The meeting came as Raleigh leaders are considering their options. The city has already banned most outdoor watering because of Falls Lake's dwindling water supply.

If the lake's water level drops a bit more, the city will ban outdoor watering and pressure-washing altogether.

Raleigh Mayor Charles Meeker said the restrictions may not be enough. He said the city may have to go to more severe measures.

"There'll likely be requests on for things like paper plates instead of washing china, limitations on flushing toilets – things we are not used to but we may have to go to," he said.

Meeker said those measures will happen if severe conditions remain and water usage stays the same.

Water worries are not limited to Raleigh.

The Triangle J Council of Governments told local leaders Thursday that water is being wasted through things like leaky pipes.

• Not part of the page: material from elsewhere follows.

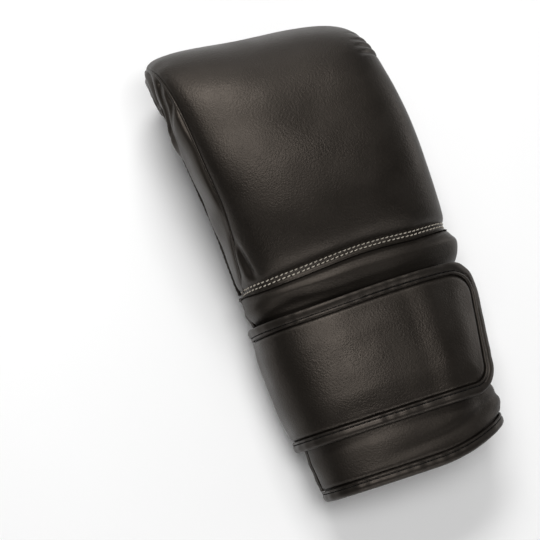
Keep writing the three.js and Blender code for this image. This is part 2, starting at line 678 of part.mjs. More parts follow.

Raleigh is losing more than 3 million gallons a day while Durham is losing an estimated 1.3 million gallons.

"Reservoir levels, even if they come up somewhat over this winter and into the spring, are going to drop even faster next summer than they did this summer," Sydney Miller, Triangle J's water resources manager, said.

Gov. Mike Easley said he called Friday's meeting in hopes that informing communities about water-saving technology will help them come up with long-term solutions. He also called a special meeting of the state Drought Management Advisory Council for next Thursday.

“I have been calling on residents across the state to conserve since the drought began last spring, and we have had some good results,” he said in a statement. “However, the latest data shows that the drought keeps getting worse and that water use has increased. It is essential that everyone cut back to the absolute minimum amount of water they need to take care of their families.”

Wake County Commissioner Kenn Gardner said he appreciated the perspectives offered at Friday's conference.

"We can sit down and share our experiences and technologies that are out there," Gardner said.